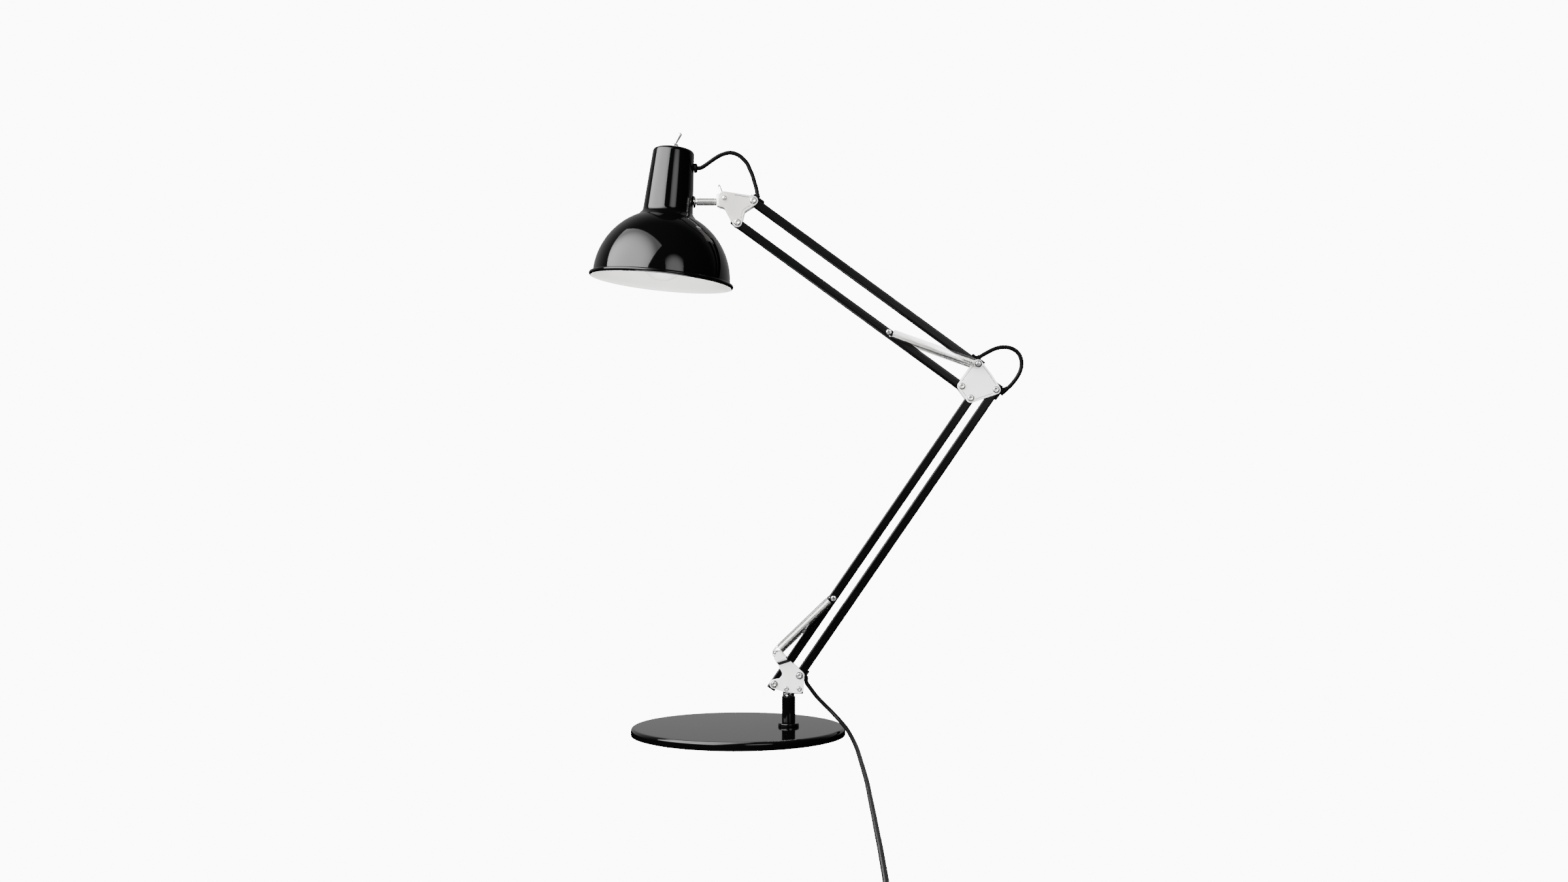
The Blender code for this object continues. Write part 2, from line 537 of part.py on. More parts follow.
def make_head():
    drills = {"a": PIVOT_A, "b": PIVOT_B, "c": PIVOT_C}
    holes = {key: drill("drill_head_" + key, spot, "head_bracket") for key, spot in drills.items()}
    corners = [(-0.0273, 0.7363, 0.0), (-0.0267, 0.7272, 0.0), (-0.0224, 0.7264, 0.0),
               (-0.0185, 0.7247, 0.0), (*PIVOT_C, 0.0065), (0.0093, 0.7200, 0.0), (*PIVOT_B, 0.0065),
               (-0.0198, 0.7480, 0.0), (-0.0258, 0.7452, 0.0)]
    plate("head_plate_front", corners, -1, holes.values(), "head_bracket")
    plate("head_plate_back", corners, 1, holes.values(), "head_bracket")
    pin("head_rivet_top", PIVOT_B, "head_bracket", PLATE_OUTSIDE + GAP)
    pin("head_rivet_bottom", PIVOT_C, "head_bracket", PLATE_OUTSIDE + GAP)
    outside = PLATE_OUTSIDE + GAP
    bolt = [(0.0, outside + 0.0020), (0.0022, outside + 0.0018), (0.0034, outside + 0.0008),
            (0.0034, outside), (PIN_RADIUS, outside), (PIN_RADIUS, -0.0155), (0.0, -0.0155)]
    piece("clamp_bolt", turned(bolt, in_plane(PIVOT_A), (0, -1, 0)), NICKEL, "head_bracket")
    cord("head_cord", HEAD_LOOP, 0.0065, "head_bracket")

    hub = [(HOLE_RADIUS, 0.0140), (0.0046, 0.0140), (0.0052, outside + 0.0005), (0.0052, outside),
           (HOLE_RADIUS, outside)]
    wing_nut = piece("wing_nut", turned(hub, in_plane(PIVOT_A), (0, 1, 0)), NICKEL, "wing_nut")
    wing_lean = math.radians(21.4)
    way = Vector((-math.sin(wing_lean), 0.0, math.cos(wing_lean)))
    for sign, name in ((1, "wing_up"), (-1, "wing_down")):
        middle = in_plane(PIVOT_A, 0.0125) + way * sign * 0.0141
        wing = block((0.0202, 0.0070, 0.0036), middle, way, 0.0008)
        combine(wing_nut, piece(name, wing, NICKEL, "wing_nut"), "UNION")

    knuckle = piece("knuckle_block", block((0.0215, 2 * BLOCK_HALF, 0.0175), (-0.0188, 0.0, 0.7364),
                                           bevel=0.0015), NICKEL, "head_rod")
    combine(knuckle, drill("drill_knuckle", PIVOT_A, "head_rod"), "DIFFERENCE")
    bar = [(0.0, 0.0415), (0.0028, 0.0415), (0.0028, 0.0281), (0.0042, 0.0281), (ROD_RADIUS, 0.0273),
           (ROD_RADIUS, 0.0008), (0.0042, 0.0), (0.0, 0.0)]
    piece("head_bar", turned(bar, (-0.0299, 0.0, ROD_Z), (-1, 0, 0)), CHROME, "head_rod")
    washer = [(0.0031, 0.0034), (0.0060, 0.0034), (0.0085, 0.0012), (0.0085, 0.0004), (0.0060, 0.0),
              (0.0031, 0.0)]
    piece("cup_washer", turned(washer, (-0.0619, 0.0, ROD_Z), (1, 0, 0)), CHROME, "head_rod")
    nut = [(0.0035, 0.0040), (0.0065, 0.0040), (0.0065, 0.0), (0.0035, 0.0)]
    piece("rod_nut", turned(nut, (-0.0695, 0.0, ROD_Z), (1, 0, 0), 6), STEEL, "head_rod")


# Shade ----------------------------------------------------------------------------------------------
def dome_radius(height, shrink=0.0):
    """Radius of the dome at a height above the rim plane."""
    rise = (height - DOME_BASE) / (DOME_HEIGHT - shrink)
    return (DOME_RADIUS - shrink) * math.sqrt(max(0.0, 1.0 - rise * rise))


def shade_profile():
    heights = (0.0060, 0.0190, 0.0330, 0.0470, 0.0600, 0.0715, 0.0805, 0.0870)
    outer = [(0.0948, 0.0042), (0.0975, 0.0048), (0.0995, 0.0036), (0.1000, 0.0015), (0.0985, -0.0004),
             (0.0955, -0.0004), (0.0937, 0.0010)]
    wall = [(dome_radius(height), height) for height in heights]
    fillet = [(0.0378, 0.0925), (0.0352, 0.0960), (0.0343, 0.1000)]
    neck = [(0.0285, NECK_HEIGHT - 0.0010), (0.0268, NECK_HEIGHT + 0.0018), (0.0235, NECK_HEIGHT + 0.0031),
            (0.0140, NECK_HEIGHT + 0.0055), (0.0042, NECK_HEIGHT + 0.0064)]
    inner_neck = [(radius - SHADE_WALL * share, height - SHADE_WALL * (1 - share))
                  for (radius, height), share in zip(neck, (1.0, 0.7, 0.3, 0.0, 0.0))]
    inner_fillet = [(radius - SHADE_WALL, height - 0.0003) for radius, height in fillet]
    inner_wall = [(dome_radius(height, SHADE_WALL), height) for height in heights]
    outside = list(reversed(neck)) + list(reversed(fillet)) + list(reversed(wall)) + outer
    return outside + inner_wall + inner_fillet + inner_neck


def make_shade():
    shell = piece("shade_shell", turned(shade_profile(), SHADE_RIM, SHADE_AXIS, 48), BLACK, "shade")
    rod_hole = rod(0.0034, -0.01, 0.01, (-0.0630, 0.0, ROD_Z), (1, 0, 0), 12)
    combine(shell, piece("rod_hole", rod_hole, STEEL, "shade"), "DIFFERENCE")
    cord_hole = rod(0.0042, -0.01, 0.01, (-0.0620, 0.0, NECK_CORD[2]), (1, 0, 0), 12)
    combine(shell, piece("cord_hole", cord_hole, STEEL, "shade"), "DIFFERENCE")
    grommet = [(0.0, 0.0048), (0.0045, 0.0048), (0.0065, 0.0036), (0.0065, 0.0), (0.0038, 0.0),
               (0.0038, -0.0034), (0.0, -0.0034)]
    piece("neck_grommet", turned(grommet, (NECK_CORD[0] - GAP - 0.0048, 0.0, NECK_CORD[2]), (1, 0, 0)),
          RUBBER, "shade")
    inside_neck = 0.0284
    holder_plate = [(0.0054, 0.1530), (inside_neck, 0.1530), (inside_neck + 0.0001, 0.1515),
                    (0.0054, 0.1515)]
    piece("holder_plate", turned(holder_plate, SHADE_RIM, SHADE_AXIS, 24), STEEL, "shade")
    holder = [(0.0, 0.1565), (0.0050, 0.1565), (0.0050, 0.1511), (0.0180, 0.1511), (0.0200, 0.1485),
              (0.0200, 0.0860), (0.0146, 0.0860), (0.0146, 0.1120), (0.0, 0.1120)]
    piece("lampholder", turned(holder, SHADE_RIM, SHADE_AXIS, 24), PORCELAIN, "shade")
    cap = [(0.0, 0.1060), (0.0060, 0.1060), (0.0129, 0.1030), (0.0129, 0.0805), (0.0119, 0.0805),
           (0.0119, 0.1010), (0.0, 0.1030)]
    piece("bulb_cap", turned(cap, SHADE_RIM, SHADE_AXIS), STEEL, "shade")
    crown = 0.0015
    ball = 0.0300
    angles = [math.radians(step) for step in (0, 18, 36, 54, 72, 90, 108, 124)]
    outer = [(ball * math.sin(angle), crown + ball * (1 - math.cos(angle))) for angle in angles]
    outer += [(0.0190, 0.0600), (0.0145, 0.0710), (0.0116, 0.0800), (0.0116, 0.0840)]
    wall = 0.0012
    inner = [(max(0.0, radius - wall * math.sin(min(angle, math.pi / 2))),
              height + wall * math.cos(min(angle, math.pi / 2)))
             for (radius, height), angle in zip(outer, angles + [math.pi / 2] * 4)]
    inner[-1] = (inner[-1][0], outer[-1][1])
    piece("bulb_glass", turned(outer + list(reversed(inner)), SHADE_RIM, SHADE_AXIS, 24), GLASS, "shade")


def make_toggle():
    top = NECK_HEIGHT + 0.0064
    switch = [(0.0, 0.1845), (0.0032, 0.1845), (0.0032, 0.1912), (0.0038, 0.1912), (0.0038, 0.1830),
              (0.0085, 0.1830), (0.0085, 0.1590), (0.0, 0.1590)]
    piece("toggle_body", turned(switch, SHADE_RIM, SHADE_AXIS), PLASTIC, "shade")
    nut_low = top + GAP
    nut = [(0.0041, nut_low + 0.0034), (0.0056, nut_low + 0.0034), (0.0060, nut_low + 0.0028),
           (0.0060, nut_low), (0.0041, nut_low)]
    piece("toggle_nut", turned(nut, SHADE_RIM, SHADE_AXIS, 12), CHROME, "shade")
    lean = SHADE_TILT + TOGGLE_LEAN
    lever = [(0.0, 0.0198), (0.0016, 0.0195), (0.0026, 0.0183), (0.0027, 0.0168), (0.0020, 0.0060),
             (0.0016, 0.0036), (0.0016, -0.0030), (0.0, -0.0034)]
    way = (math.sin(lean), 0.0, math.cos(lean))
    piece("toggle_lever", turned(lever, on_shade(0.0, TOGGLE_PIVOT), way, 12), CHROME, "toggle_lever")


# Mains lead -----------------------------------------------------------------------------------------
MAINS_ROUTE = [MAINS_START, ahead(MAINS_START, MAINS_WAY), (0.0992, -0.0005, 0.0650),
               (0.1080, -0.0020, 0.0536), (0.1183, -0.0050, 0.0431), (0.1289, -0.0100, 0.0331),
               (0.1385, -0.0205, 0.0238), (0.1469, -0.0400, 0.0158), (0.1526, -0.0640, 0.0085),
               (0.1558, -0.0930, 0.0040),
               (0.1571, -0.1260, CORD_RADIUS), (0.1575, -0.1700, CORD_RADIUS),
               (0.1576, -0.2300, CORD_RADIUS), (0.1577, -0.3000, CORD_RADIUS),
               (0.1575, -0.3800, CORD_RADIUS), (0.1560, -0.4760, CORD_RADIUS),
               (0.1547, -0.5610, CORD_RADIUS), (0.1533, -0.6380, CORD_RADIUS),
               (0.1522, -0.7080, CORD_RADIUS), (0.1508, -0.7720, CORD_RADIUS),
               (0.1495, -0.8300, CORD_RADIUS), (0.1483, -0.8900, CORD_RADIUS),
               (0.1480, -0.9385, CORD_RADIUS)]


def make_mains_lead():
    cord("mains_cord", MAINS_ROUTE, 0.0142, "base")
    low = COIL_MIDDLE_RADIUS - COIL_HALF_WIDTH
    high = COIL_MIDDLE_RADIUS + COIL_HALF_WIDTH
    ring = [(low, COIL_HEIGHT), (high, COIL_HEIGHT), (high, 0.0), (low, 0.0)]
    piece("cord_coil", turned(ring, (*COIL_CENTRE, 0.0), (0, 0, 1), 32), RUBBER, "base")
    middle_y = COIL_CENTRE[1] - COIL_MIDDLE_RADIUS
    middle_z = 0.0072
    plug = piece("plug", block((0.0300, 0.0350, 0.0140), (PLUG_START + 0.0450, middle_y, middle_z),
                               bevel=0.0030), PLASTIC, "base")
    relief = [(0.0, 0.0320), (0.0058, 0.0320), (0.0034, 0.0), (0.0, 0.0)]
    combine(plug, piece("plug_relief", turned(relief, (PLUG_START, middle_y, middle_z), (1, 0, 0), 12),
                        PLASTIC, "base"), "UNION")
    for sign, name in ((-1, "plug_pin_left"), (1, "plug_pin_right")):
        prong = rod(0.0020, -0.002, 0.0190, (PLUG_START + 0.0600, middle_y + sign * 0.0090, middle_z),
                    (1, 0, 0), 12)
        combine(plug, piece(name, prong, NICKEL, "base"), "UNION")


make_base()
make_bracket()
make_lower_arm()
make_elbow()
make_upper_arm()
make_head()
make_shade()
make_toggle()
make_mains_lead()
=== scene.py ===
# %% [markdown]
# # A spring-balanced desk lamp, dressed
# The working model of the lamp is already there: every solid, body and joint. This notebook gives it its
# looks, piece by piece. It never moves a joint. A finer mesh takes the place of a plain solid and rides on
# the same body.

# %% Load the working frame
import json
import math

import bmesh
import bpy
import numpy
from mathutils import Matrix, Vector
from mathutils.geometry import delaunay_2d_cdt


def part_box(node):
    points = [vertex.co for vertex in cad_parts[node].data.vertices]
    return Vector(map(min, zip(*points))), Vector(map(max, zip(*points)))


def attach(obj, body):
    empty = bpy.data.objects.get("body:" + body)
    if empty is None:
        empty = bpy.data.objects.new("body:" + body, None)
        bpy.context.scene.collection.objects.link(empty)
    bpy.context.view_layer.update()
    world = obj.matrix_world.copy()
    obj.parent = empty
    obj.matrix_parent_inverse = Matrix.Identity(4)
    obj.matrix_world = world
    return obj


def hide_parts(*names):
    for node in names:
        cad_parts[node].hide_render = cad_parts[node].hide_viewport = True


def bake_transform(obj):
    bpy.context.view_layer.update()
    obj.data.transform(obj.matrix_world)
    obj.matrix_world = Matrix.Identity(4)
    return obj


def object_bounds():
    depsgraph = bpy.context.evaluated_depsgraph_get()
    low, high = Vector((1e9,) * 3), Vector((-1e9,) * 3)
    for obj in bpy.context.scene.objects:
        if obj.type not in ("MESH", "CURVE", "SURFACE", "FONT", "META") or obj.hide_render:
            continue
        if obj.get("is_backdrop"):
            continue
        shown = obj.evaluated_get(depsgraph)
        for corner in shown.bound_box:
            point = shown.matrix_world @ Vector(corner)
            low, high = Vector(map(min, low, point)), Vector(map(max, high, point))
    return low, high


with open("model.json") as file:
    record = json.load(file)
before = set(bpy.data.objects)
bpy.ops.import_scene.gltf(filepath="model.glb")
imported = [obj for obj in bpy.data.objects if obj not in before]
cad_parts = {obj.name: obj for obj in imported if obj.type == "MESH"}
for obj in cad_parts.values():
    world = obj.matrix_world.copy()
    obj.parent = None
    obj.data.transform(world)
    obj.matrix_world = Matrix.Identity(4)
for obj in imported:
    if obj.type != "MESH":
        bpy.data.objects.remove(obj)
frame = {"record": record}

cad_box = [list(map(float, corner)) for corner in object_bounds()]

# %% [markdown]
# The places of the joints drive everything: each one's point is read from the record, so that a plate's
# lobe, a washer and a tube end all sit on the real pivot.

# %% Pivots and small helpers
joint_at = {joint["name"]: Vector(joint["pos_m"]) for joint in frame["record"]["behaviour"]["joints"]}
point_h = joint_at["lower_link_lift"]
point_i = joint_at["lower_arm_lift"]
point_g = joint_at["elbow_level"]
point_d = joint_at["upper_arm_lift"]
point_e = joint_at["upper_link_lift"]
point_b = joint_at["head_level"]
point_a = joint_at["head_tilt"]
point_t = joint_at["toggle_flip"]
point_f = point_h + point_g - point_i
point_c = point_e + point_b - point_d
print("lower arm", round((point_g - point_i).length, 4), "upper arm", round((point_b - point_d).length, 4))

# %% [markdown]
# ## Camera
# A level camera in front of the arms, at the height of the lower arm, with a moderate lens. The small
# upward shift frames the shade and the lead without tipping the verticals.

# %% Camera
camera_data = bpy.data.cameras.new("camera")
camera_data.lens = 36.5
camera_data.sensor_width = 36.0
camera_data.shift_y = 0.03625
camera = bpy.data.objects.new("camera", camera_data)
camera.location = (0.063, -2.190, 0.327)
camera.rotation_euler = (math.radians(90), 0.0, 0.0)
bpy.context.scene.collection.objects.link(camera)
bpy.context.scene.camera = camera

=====

__STATED TASK__
Each line from the one bearing "make_base()" through the one bearing "for node in" is to be duplicated without change; all remaining lines are to be left out.

__OUTPUT FOR THIS TASK__
make_base()
make_bracket()
make_lower_arm()
make_elbow()
make_upper_arm()
make_head()
make_shade()
make_toggle()
make_mains_lead()
=== scene.py ===
# %% [markdown]
# # A spring-balanced desk lamp, dressed
# The working model of the lamp is already there: every solid, body and joint. This notebook gives it its
# looks, piece by piece. It never moves a joint. A finer mesh takes the place of a plain solid and rides on
# the same body.

# %% Load the working frame
import json
import math

import bmesh
import bpy
import numpy
from mathutils import Matrix, Vector
from mathutils.geometry import delaunay_2d_cdt


def part_box(node):
    points = [vertex.co for vertex in cad_parts[node].data.vertices]
    return Vector(map(min, zip(*points))), Vector(map(max, zip(*points)))


def attach(obj, body):
    empty = bpy.data.objects.get("body:" + body)
    if empty is None:
        empty = bpy.data.objects.new("body:" + body, None)
        bpy.context.scene.collection.objects.link(empty)
    bpy.context.view_layer.update()
    world = obj.matrix_world.copy()
    obj.parent = empty
    obj.matrix_parent_inverse = Matrix.Identity(4)
    obj.matrix_world = world
    return obj


def hide_parts(*names):
    for node in names:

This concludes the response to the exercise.